The User Generated Content (UGC) Seismograph project aimed to provide for Kabel TV Wien, a local information provider, a pilot system for analysis of UGC with regional focus. Within the project a number of Web sources, such as Standard Online and ORF Online, have been crawled and analyzed, whereby the focus lies on comments and blog entries. Within 4 months about 750.000 news entries, blog entries, and comments have been extracted in extreme high quality. The crawling system incrementally observers 15 UGC sources and loads about 80.000 unique entries a month. The analyze system, based on Know-Miner (4.3) and KD Visualisation (4.3), has been in-stalled on different windows clients and the Kabel TV Wien users are able to visually analyze the UGC Data in depth. Searching the corpus and focusing on specific aspects are thereby also possible as hierarchically, in terms of topic and time, approaching the data.

top

Semantic Integration of Knowledge Bases

The increasing availability of open sources on the Worldwide Web confronts the producers of encyclopedic content with new challenges.

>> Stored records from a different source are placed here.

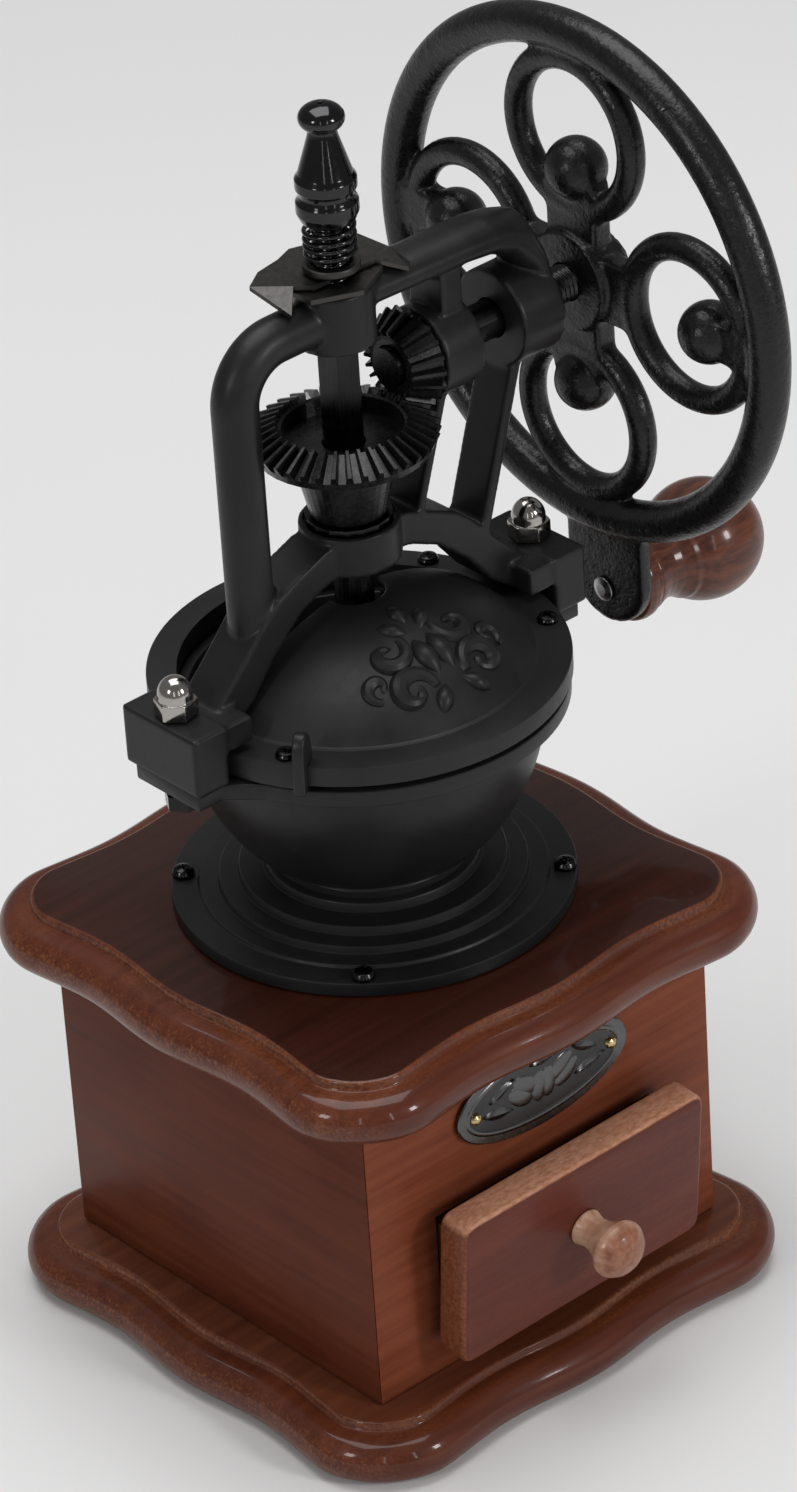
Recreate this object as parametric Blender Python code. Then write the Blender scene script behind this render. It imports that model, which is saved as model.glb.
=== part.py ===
"""Hand-turned burr coffee grinder: wooden drawer base, cast hopper, cast yoke, bevel gears and a flywheel.

Frame: +Z up, origin at the centre of the base board's underside. The drawer opens towards -Y and the
flywheel stands on the +X side. Sizes below are millimetres; MM turns them into metres.
"""
import math

import bmesh
import bpy
from mathutils import Matrix, Vector

MM = 0.001
GAP = 0.3                      # clearance kept between neighbouring pieces
TURN = 2.0 * math.pi

# Wooden box
BOX_HALF = 42.5                # half the width of the square box
WALL = 7.0
BOARD_THICK = 11.0
BASE_HALF = 56.0               # nose of the base board
TOP_HALF = 55.2                # nose of the top board
CORNER_RADIUS = 19.0
WAVE_DEPTH = 1.8               # how far the board's wavy side dips
WAVE_LENGTH = 42.0
TOP_BOARD_Z = 74.3
CHUTE_RADIUS = 13.0

# Drawer
OPENING_HALF = 26.5
OPENING_LOW = 20.3
OPENING_HIGH = 45.0
TRAY_HALF = 25.7
TRAY_LOW = 20.6
TRAY_HIGH = 43.0
TRAY_BACK = 33.0
TRAY_WALL = 3.0
FRONT_HALF = 30.0
FRONT_LOW = 18.7
FRONT_HIGH = 50.5
FRONT_THICK = 7.0
FRONT_GAP_LOW = 2.0            # gap between box and drawer front at its lower edge
FRONT_LEAN = math.radians(5.0)
KNOB_Z = 35.5

# Name plate
PLATE_Z = 62.3
PLATE_HALF_WIDTH = 21.0
PLATE_HALF_HEIGHT = 9.3
PLATE_THICK = 1.2
PLATE_PIN_X = 16.8
PLATE_PIN_HOLE = 0.95           # hole radius

# Hopper, lid and door
FLANGE_Z = 85.6
FLANGE_TOP = 88.4
FLANGE_RADIUS = 37.4
FLANGE_SCREW_RADIUS = 35.2     # distance of the screws from the axis
WOOD_SCREW_HOLE = 1.9
RIM_LOW = 126.0
RIM_TOP = 129.3
RIM_RADIUS = 38.0
RIM_LIP = 31.5
BURR_SEAT_Z = 95.0
LID_RADIUS = 38.5
LID_LOW = 129.6
LID_TOP = 134.4
DOME_BASE = 32.0
DOME_HEIGHT = 14.5
DOME_THICK = 2.0
DOOR_THICK = 1.5
LID_SCREW_RADIUS = 35.4
LID_SCREW_HOLE = 1.3
LID_SCREW_ANGLE = math.radians(27.0)
TAB_ANGLE = math.radians(213.0)
NOTCH_RADIUS = 5.6

# Yoke
EAR_X = 42.5                   # ear bolts
EAR_BOLT_HOLE = 2.3
EAR_OUT = 47.0
EAR_IN = 39.5
EAR_HALF = 10.0
EAR_TOP = 141.3
ARCH_HALF = 4.75
BOSS_RADIUS = 9.2
BOSS_LOW = 155.6
BOSS_TOP = 163.5
COLUMN_X = -24.0
COLUMN_RADIUS = 4.3
COLUMN_FOOT = 146.0
BEND_RADIUS = 10.0
BEAM_Z = 204.5
HUB_RADIUS = 7.2
HUB_LOW = 199.0
HUB_TOP = 210.2

# Drive
AXIS_Z = 188.9                 # flywheel shaft axis and common apex of the bevel gears
CROWN_TEETH = 38
PINION_TEETH = 20
GEAR_MODULE = 0.895
ADDENDUM = 0.8
DEDENDUM = 1.0
TOOTH_ROOT_HALF = 0.72
TOOTH_TIP_HALF = 0.34
SMALL_END = 0.688              # small end of the teeth as a fraction of the large end
SHAFT_RADIUS = 3.6
SPINDLE_SIDE = 5.1
SPINDLE_RADIUS = 3.65

# Flywheel and handle
WHEEL_X = 58.3
RING_RADIUS = 48.1
RING_TUBE = 3.9
LOOP_CENTRE = 28.5
LOOP_RADIUS = 14.6
LOOP_TUBE = 2.6
BALL_RADIUS = 5.8
HANDLE_Z = 125.5
HANDLE_Y = -4.1
LUG_HALF = 10.0
LUG_HALF_THICK = 1.35
LUG_END_RISE = 3.2             # centre of the lug's round end above the rivet

# Adjuster
ROD_RADIUS = 3.3
SPRING_RADIUS = 4.45
SPRING_WIRE = 0.45
SPRING_TURNS = 4.0
SPRING_LOW = 214.9
SPRING_TOP = 222.1
KNOB_LOW = 222.4


def clear_scene():
    for thing in list(bpy.data.objects):
        bpy.data.objects.remove(thing, do_unlink=True)


def surface(name, colour, roughness, metallic):
    material = bpy.data.materials.new(name)
    material.use_nodes = True
    shader = material.node_tree.nodes["Principled BSDF"]
    shader.inputs["Base Color"].default_value = (*colour, 1.0)
    shader.inputs["Roughness"].default_value = roughness
    shader.inputs["Metallic"].default_value = metallic
    return material


def add_object(name, bm, finish):
    """Close a bmesh drawn in millimetres into a named object in metres."""
    bmesh.ops.remove_doubles(bm, verts=bm.verts, dist=0.0005)
    bmesh.ops.scale(bm, vec=(MM, MM, MM), verts=bm.verts)
    bmesh.ops.recalc_face_normals(bm, faces=bm.faces)
    if bm.calc_volume(signed=True) < 0.0:
        bmesh.ops.reverse_faces(bm, faces=bm.faces)
    mesh = bpy.data.meshes.new(name)
    bm.to_mesh(mesh)
    bm.free()
    thing = bpy.data.objects.new(name, mesh)
    bpy.context.scene.collection.objects.link(thing)
    if finish is not None:
        mesh.materials.append(finish)
    return thing


def smooth(thing, degrees=35.0):
    thing.data.shade_smooth()
    thing.data.set_sharp_from_angle(angle=math.radians(degrees))


def move(thing, x=0.0, y=0.0, z=0.0, rotation=None):
    """Turn a mesh about the origin and then shift it, in millimetres."""
    matrix = Matrix.Translation((x * MM, y * MM, z * MM))
    if rotation is not None:
        matrix = matrix @ rotation.to_4x4()
    thing.data.transform(matrix)
    return thing


def boolean(body, tools, operation):
    """Add or cut each tool and keep the result as the body's own mesh."""
    for tool in tools:
        modifier = body.modifiers.new(operation, "BOOLEAN")
        modifier.operation = operation
        modifier.solver = "EXACT"
        modifier.object = tool
    depsgraph = bpy.context.evaluated_depsgraph_get()
    mesh = bpy.data.meshes.new_from_object(body.evaluated_get(depsgraph))
    mesh.name = body.name
    body.modifiers.clear()
    body.data = mesh
    for tool in tools:
        bpy.data.objects.remove(tool, do_unlink=True)
    return body


def union(body, *tools):
    return boolean(body, tools, "UNION")


def cut(body, *tools):
    return boolean(body, tools, "DIFFERENCE")


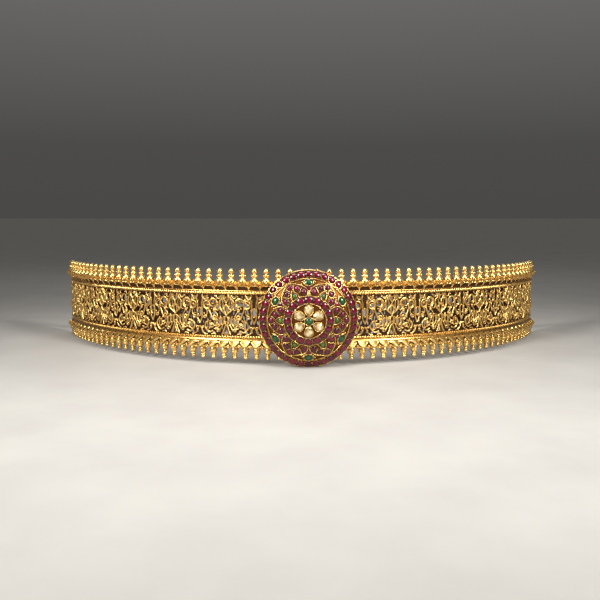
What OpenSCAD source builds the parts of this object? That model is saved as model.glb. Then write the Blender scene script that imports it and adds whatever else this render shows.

The quality of commercially generated and updated content remains a unique selling point. However, with the advent of the semantic Web and Web 2.0, users expect content to be embedded and interlinked with other known sources and to be updated with a frequency which traditional encyclopedia production processes are ill-suited to match. In this project, encyclopedic knowledge based produced by the partners have been semantically enriched and interlinked with existing, external content. To this end, semi-automatic harmonization techniques and mashups were applied. The expected benefits include increased actuality of content and an embedding of content in the worldwide knowledge context.